The Economist over the weekend published a great primer on the benefits of broad-based land taxes:

Taxing land and property is one of the most efficient and least distorting ways for governments to raise money. A pure land tax, one without regard to how land is used or what is built on it, is the best sort. Since the amount of land is fixed, taxing it cannot distort supply in the way that taxing work or saving might discourage effort or thrift. Instead a land tax encourages efficient land use. Property developers, for instance, would be less inclined to hoard undeveloped land if they had to pay an annual levy on it. Property taxes that include the value of buildings on land are less efficient, since they are, in effect, a tax on the investment in that property. Even so, they are less likely to affect people’s behaviour than income or employment taxes. A study by the OECD suggests that taxes on immovable property are the most growth-friendly of all major taxes.

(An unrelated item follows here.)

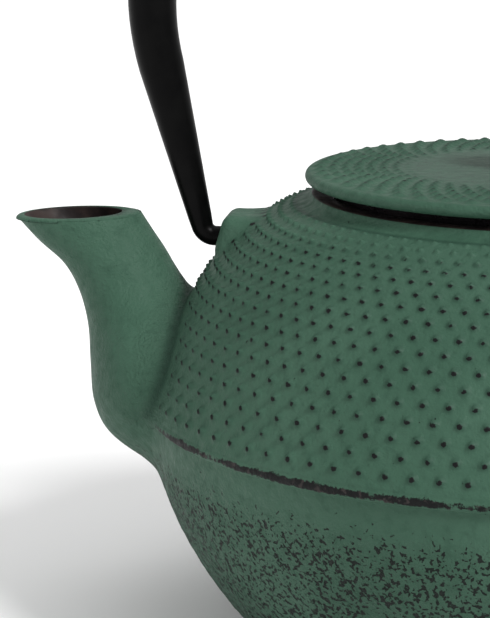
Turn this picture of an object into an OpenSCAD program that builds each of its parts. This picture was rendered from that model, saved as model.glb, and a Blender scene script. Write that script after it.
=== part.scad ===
// Cast iron teapot: a hollow casting with a spout and two handle lugs, a bail handle that
// folds down to either side, a lift-off lid with a riveted knob, and a stainless infuser.
// Millimetres. +Z is up, the base stands on z = 0, the pot's axis is the Z axis and the
// spout points towards -X.

/* [Body] */
// Radius of the upper half where it meets the belly ridge
belly_r = 83.4; // [82:0.2:84]
// Height of the belly ridge above the table
belly_z = 50; // [48:0.5:52]
// How far the ridge stands out of the lower bowl
ridge_proud = 1.2; // [0.6:0.1:1.6]
// Height of the ridge
ridge_h = 2.4; // [1.6:0.2:3.2]
// Height from the ridge to where the shoulder curve would close on the axis
dome_rise = 46.4; // [45.8:0.1:47]
// Wall thickness of the casting
wall = 3.6; // [3:0.1:4.2]
// Outer radius of the foot ring
foot_r = 56; // [52:1:58]
// Height of the foot ring
foot_h = 2.5; // [1.5:0.5:3.5]

/* [Mouth] */
// Outer radius of the collar's top edge
collar_r = 47.8; // [47:0.1:48.2]
// Height of the collar's top edge above the ridge
collar_z = 43.8; // [43.4:0.1:44.2]
// Radius of the recess that the lid and the infuser drop into
seat_r = 44; // [43.8:0.1:44.4]
// Depth of that recess
seat_depth = 2.6; // [2.2:0.1:3]
// Radius of the neck below the recess
neck_r = 39.5; // [39.2:0.1:40]

/* [Spout] */
// Half width of the spout's root, along Y
spout_root_w = 29.5; // [26:0.5:31]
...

That is even truer of urbanising emerging economies with large informal sectors.

Property taxes are a stable source of revenue in a globalised world where firms and skilled people can easily move. They are also less prone to cyclical swings. In the financial bust America’s state and local governments saw smaller declines in property taxes than other forms of revenue, largely because the valuations on which tax assessments are based were adjusted more slowly and less dramatically than actual prices. Property taxes may even restrain housing booms by making it more expensive to buy homes for purely speculative purposes.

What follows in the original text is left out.